> [Collected data entries]:
-- BEGIN --
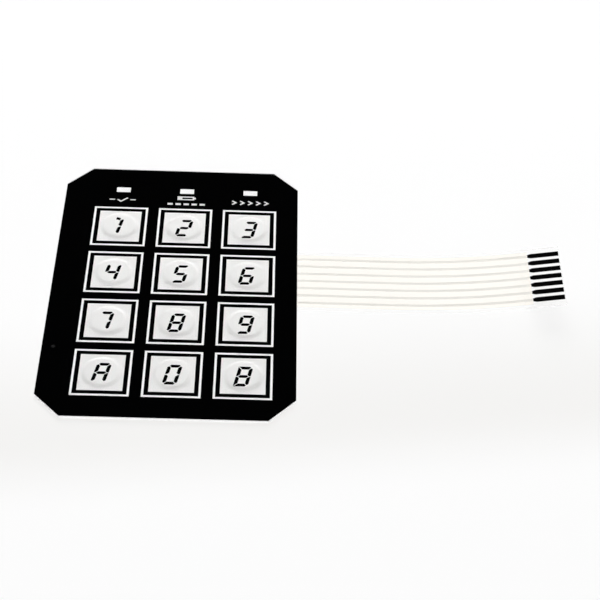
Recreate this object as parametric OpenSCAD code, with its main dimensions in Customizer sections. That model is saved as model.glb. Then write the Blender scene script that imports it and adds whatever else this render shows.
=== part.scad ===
// Membrane keypad of an electronic safe: twelve keys, three indicator windows and a flat printed tail.
// The origin is the middle of the rear face, which lies on Z = 0.
// The tail leaves towards +X, the indicator windows are towards +Y and the keys face +Z.

/* [Plate] */
// Width of the plate, across the key columns
plate_w = 60.9; // [58:0.1:80]
// Height of the plate, along the key columns
plate_h = 85.7; // [80:0.1:110]
// Leg of each 45 degree corner cut
corner_cut = 6.4; // [1:0.1:9]

/* [Key block] */
// Distance between neighbouring keys, across and along
key_pitch = 16.7; // [15:0.1:18]
// Middle of the key block, right of the plate's middle
block_x = 1.2; // [-2:0.1:2]
// Middle of the key block, above the plate's middle
block_y = -4.1; // [-6:0.1:0]
// Width of the printed frame round a key
frame_w = 13.9; // [12:0.1:14.8]
// Height of the printed frame round a key
frame_h = 14.4; // [12:0.1:14.8]
// Width of the frame's line
frame_line = 0.55; // [0.4:0.05:1.2]
// Black gap between the frame and the key's pale face
frame_gap = 1.05; // [0.4:0.05:1.2]

/* [Characters] */
// Height of a seven-segment character
digit_h = 6.2; // [4:0.1:8]
// Width of a character before it is slanted
digit_w = 3.5; // [2:0.1:4.5]
// Width of a segment
segment_w = 0.88; // [0.4:0.02:0.9]
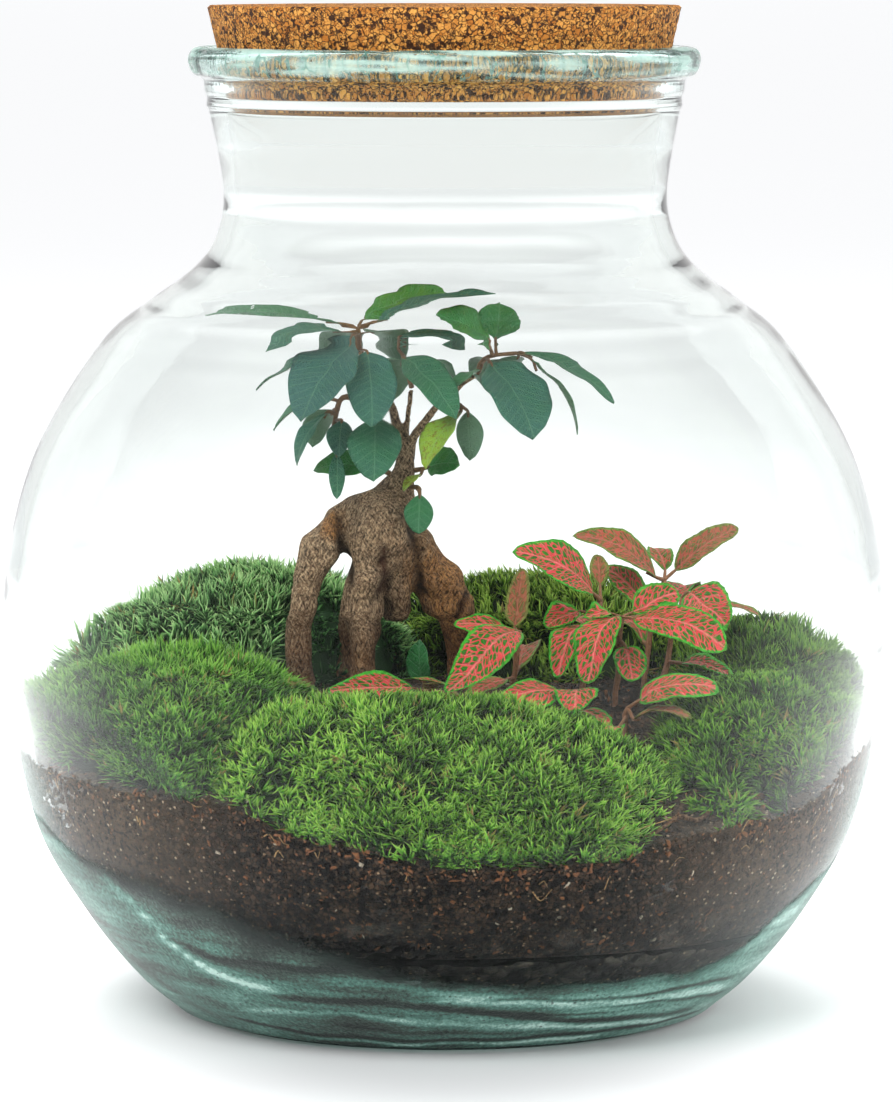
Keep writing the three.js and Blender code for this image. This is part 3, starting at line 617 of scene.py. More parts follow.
class Bench:
    """Places nodes in one node tree and links them."""

    def __init__(self, tree: bpy.types.NodeTree) -> None:
        """Takes the tree to work on."""
        self.tree = tree

    def feed(self, socket: bpy.types.NodeSocket, value: Value) -> None:
        """Links a socket to what another node gives, or sets its value."""
        if isinstance(value, Signal):
            self.tree.links.new(value.socket, socket)
        else:
            socket.default_value = value

    def add(
        self, kind: str, inputs: dict[str | int, Value] | None = None, **settings: object
    ) -> bpy.types.Node:
        """Adds a node.

        Args:
            kind: The node's type, without its leading "ShaderNode".
            inputs: What its sockets take, by name or place.
            **settings: The node's own settings.

        Returns:
            The node.
        """
        node = self.tree.nodes.new("ShaderNode" + kind)
        for name, setting in settings.items():
            setattr(node, name, setting)
        for key, value in (inputs or {}).items():
            self.feed(node.inputs[key], value)
        return node

    def give(
        self, kind: str, inputs: dict[str | int, Value], output: str | int = 0, **settings: object
    ) -> Signal:
        """Adds a node as `add` does, and gives one of its outputs, by name or place."""
        return Signal(self, self.add(kind, inputs, **settings).outputs[output])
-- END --
Quote every line from the beginning of the entries up to and including the line that contains "corner_cut = 6.4; // [1:0.1:9]".

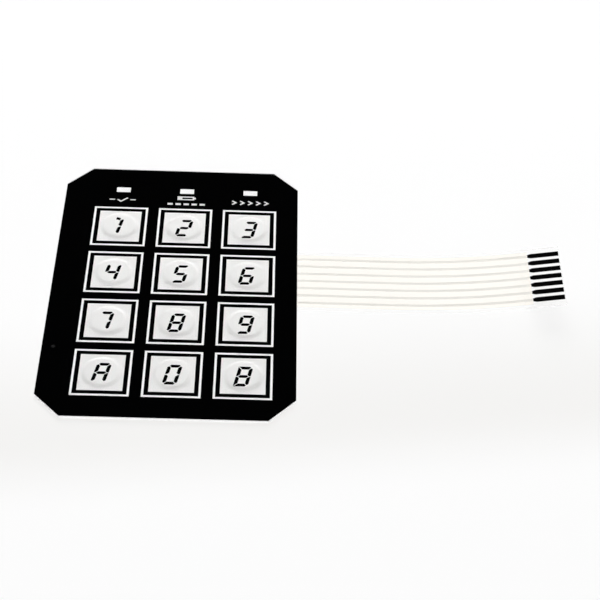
Recreate this object as parametric OpenSCAD code, with its main dimensions in Customizer sections. That model is saved as model.glb. Then write the Blender scene script that imports it and adds whatever else this render shows.
=== part.scad ===
// Membrane keypad of an electronic safe: twelve keys, three indicator windows and a flat printed tail.
// The origin is the middle of the rear face, which lies on Z = 0.
// The tail leaves towards +X, the indicator windows are towards +Y and the keys face +Z.

/* [Plate] */
// Width of the plate, across the key columns
plate_w = 60.9; // [58:0.1:80]
// Height of the plate, along the key columns
plate_h = 85.7; // [80:0.1:110]
// Leg of each 45 degree corner cut
corner_cut = 6.4; // [1:0.1:9]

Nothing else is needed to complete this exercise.